In 2006, Graydon Carter, the New York editor of Vanity Fair, commissioned Sorel to draw a huge mural across the walls of his new, ultra fashionable restaurant, The Waverley Inn in Manhattan. The work features portraits from across the artistic spectrum, from Wilde to Warhol, and confirms Sorel’s status as one of the great twentieth-century caricaturists.
In 2011, Ed received a Master Series Award from the School of Visual Arts in Manhattan, New York City, and an accompanying retrospective exhibition at the Visual Arts Gallery. The award and exhibition honour great visual communicators of the time, and previous laureates include Saul Bass, Seymour Chwast, Heinz Edelmann, Jules Feiffer and Milton Glaser.
In early 2014, Ed Sorel was entered into the New York City Society of Illustrators’ Hall of Fame.

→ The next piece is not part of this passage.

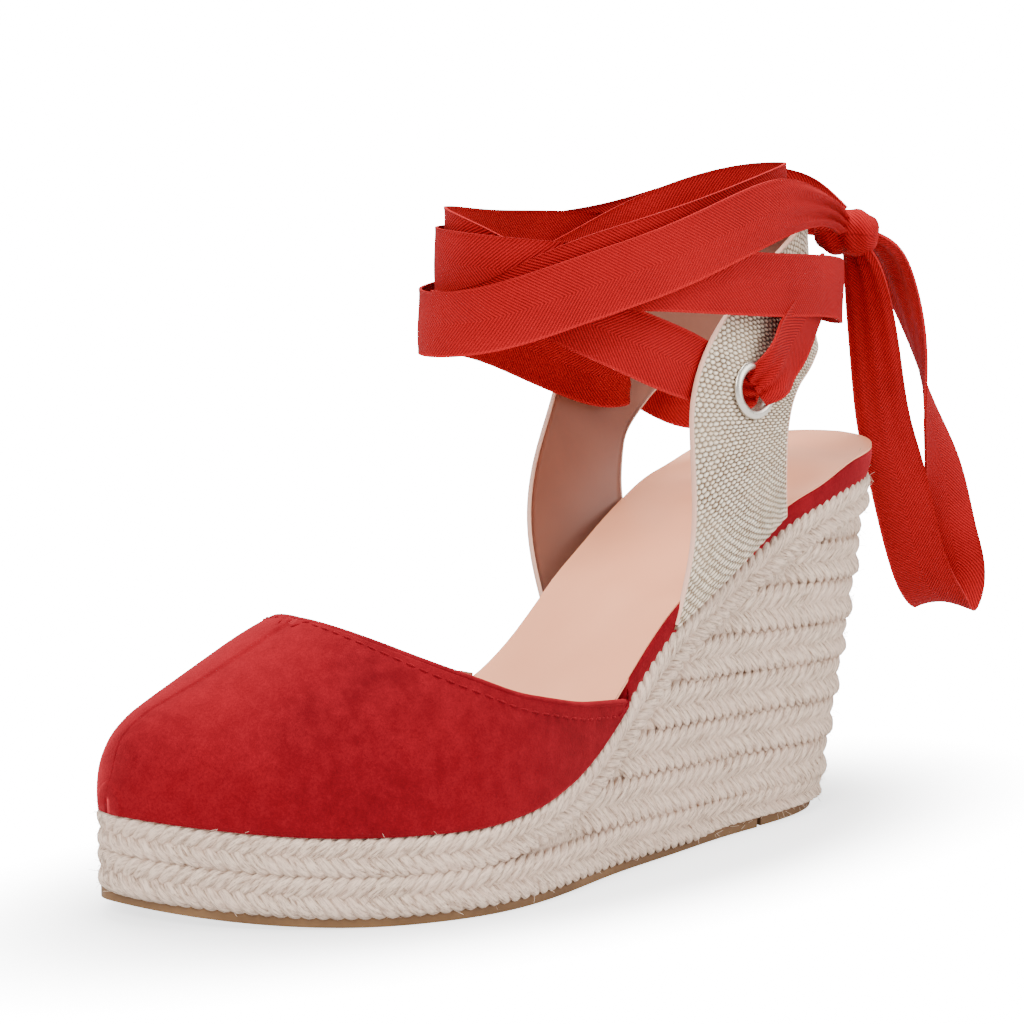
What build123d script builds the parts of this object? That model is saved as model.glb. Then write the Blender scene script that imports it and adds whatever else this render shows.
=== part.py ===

In 2012, Ed began work writing Mary Astor’s Purple Diary, a book about a sex scandal surrounding the American actress in 1936. The book was published by Norton in 2016, and is now a Best Seller on Amazon. Woody Allen reviewed it for The New York Times, and stated that not only does Ed 'write a terrific book', chronicling the affair with 'pace and humor', but he also 'illustrates it with his wonderful caricature drawings'. The full review can be read at: http://www.nytimes.com/2016/12/22/books/review/woody-allen-edward-sorel-mary-astors-purple-diary.html?_r=0
The Howard Gotlieb Archival Research Center, of Boston University, recently acquired Ed's archive of original artwork, cartoons, correspondence, awards, books and photographs. During 2018, it is celebrating this acquisition with the exhibition, 'Portrait of an Artist: The Life and Work of Edward Sorel'.